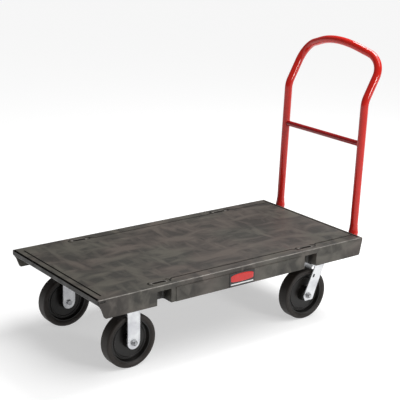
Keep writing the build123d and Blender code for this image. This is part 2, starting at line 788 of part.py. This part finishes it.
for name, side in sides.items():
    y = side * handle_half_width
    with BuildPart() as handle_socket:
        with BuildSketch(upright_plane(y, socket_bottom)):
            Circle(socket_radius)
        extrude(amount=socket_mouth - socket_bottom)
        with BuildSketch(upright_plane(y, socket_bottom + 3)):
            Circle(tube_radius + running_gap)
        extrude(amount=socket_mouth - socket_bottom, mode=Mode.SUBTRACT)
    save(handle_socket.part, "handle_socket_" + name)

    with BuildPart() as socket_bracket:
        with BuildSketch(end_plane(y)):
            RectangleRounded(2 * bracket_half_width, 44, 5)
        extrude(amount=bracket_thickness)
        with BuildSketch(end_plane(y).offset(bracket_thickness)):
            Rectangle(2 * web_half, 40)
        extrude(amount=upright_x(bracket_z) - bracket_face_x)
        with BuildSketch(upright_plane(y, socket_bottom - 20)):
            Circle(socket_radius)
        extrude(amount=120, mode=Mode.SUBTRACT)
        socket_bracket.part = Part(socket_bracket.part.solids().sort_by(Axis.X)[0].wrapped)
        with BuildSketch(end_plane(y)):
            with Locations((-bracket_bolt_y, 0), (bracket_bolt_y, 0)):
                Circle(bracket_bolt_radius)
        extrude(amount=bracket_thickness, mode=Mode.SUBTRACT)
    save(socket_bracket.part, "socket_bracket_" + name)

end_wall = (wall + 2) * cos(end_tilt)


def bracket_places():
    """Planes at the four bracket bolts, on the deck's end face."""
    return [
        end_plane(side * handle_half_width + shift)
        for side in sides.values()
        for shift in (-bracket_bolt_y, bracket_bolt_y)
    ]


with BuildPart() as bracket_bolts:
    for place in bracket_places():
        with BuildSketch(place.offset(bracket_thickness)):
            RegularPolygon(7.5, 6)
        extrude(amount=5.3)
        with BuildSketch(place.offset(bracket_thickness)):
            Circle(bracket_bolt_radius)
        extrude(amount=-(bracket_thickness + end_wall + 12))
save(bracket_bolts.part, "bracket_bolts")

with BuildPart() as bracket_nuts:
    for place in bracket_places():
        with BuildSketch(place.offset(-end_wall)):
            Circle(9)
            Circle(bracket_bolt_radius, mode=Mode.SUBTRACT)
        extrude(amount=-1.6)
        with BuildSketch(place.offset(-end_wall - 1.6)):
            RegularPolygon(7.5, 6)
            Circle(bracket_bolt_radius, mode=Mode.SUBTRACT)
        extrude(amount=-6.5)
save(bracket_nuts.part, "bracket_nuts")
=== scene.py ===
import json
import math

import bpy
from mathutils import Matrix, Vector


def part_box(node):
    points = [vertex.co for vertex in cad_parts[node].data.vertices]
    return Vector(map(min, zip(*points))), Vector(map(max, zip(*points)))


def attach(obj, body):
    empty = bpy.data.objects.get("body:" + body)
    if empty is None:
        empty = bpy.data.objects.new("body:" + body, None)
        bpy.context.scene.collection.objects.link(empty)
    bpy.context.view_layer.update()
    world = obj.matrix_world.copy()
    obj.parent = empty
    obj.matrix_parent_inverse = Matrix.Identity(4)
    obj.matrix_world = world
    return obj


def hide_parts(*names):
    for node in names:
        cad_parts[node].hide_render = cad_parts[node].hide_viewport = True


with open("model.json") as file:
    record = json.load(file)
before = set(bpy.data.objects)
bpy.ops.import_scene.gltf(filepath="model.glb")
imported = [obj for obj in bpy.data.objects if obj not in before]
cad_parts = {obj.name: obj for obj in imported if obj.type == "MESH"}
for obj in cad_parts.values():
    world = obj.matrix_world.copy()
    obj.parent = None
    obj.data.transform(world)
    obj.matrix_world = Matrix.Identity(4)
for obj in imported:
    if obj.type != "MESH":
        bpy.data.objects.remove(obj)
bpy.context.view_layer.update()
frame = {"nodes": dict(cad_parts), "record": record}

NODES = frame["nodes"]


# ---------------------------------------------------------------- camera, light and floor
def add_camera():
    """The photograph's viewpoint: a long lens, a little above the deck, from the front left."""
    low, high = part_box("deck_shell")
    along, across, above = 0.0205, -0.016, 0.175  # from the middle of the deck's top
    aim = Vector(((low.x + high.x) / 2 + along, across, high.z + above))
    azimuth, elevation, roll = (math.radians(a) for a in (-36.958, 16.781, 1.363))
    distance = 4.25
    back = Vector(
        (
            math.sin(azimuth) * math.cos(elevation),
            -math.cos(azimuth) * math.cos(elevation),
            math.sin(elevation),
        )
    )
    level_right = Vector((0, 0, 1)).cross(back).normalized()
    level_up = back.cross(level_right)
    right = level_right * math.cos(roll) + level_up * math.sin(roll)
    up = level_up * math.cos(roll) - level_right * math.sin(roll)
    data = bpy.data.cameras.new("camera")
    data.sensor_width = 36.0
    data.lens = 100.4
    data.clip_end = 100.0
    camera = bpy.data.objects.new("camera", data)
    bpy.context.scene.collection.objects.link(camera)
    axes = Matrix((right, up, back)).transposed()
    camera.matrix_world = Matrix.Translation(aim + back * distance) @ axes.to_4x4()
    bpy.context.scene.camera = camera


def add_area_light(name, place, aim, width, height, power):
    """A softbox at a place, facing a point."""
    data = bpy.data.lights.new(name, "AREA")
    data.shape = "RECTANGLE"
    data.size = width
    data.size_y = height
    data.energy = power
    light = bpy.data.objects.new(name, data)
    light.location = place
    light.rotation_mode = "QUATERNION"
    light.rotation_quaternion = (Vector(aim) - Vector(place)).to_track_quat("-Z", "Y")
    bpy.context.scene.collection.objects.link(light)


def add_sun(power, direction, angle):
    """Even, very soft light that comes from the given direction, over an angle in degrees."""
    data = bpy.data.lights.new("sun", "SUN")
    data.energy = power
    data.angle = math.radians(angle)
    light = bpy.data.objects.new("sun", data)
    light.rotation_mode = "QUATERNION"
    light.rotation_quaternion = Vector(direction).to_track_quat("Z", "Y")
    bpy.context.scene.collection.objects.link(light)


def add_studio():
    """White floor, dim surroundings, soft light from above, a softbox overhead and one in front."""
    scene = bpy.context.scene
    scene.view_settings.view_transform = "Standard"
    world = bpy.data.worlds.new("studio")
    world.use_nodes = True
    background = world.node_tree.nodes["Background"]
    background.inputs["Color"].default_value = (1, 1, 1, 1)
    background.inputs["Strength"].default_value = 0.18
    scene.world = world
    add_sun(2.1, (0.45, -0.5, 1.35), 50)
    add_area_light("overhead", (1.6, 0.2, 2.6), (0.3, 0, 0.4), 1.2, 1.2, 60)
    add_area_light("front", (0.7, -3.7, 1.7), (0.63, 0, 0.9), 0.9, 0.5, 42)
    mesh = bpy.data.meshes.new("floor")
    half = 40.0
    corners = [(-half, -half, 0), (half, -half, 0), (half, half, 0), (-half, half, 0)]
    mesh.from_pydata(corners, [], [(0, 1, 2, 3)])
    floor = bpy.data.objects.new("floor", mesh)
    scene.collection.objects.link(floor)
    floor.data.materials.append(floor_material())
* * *
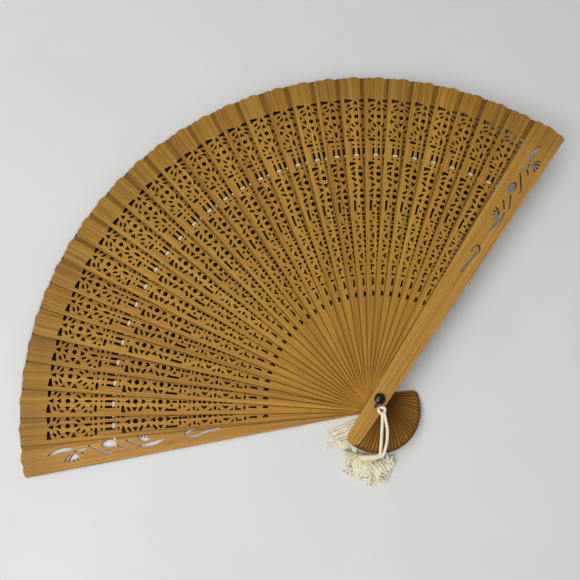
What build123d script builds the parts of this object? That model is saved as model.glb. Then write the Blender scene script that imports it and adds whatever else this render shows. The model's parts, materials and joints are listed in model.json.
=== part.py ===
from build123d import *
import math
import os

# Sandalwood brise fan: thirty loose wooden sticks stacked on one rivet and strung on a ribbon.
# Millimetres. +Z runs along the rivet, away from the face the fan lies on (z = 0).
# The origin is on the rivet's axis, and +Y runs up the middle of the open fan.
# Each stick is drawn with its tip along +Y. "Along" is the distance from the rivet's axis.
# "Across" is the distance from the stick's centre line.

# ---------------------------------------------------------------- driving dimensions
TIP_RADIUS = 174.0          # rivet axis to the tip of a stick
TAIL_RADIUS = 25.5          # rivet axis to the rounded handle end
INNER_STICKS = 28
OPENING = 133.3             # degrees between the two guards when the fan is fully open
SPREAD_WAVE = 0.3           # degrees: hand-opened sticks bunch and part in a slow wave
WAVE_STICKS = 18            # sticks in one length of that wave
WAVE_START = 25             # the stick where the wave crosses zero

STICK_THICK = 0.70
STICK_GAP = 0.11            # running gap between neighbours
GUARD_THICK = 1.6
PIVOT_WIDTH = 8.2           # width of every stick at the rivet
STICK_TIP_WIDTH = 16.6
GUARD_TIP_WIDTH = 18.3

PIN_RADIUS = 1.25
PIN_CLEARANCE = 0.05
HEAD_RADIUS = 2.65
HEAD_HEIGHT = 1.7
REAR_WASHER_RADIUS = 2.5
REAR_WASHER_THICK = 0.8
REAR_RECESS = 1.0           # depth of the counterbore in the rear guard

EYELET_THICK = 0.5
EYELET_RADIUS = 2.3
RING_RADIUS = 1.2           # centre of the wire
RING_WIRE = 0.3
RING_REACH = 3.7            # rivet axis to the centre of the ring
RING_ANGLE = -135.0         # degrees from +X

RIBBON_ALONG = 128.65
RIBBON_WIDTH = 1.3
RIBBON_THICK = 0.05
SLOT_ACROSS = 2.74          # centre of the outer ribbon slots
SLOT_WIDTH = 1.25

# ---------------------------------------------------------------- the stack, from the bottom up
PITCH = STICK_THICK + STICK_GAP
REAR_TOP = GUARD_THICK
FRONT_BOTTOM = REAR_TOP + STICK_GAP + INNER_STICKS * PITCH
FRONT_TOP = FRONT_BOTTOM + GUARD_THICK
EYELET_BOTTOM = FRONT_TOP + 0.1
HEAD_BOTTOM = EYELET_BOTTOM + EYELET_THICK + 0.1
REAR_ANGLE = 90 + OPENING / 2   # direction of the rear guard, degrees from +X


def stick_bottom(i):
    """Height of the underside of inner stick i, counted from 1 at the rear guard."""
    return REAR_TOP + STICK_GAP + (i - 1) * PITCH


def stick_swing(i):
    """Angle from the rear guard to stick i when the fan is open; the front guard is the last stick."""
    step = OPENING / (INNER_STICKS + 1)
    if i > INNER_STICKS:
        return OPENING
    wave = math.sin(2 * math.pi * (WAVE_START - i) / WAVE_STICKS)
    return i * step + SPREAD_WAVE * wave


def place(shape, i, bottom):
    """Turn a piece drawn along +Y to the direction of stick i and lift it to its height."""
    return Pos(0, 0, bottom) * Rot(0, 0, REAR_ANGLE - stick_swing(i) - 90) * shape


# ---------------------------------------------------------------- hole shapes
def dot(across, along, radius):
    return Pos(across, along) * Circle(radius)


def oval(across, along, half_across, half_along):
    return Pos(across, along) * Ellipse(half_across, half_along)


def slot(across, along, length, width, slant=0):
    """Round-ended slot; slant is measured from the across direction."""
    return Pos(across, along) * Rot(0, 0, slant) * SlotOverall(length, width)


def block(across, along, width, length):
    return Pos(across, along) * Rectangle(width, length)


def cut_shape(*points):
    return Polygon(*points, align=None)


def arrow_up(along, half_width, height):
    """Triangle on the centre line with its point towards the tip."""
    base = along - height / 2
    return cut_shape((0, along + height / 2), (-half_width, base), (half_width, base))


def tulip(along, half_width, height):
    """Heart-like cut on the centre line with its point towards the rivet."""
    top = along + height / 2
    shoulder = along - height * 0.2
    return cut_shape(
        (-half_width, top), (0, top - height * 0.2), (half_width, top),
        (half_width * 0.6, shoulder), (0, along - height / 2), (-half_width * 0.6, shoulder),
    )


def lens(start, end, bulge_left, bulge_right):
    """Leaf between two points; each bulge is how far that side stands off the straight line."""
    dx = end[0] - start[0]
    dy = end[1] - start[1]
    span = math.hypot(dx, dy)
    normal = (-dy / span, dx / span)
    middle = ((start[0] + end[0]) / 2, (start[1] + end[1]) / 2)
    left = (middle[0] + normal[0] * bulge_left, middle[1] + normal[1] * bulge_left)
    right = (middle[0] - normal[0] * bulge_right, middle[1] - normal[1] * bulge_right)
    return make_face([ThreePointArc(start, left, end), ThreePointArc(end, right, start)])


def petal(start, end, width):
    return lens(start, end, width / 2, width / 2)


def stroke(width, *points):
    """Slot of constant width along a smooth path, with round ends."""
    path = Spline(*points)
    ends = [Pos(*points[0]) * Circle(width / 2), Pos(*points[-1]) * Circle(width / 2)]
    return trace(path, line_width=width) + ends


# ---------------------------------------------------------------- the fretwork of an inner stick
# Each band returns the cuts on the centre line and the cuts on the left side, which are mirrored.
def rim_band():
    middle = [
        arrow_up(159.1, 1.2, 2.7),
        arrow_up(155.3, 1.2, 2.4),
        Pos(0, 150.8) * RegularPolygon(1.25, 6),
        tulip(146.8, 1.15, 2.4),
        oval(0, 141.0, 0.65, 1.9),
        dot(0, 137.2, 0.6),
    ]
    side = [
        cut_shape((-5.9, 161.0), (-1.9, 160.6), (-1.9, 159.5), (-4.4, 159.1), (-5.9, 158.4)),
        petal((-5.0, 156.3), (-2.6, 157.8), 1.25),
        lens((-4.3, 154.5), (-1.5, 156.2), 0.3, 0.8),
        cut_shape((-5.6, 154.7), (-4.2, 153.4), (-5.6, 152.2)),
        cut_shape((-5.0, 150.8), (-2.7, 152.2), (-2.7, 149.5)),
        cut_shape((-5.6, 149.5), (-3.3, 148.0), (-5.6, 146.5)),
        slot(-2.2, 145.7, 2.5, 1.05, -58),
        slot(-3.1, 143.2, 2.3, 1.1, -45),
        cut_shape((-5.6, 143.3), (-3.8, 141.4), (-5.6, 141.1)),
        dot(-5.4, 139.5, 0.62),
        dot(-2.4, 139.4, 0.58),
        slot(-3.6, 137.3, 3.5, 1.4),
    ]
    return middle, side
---
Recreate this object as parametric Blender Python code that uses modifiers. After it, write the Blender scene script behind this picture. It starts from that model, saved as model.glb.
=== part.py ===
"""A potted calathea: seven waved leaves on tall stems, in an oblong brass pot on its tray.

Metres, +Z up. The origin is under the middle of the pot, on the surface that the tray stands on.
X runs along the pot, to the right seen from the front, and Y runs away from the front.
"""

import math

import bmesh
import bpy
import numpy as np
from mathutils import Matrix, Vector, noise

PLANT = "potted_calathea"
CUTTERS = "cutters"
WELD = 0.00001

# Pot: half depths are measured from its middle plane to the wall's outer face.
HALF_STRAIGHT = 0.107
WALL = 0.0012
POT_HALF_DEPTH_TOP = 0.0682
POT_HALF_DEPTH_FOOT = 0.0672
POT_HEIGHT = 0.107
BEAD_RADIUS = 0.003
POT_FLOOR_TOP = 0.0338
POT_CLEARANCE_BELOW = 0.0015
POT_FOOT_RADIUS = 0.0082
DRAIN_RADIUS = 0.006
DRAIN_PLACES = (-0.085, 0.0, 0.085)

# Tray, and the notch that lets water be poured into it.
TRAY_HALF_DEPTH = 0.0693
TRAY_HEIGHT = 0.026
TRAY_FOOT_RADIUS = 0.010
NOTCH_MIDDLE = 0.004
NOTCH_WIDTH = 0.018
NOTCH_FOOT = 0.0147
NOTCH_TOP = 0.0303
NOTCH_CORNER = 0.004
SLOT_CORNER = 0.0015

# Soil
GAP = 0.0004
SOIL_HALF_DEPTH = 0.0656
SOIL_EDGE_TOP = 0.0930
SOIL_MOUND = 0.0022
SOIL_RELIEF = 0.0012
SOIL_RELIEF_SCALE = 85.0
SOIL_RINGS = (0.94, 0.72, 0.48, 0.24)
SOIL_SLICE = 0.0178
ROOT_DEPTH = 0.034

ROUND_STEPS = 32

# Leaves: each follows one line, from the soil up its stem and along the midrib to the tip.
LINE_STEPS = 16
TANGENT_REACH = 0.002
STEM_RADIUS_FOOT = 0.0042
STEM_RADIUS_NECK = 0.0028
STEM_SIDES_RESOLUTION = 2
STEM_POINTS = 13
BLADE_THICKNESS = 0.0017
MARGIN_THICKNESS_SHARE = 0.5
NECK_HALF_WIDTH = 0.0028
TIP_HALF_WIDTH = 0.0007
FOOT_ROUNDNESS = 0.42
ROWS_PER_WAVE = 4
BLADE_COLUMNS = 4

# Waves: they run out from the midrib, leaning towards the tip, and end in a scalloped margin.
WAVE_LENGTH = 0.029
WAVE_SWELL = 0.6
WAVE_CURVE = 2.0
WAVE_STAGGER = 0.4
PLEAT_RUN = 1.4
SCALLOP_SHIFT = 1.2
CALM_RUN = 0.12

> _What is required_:
Copy each line of the data above that holds "context".

> _Exercise result_:
        bpy.context.scene.collection.objects.link(empty)
    bpy.context.view_layer.update()
bpy.context.view_layer.update()
    bpy.context.scene.collection.objects.link(camera)
    bpy.context.scene.camera = camera
    bpy.context.scene.collection.objects.link(light)
    bpy.context.scene.collection.objects.link(light)
    scene = bpy.context.scene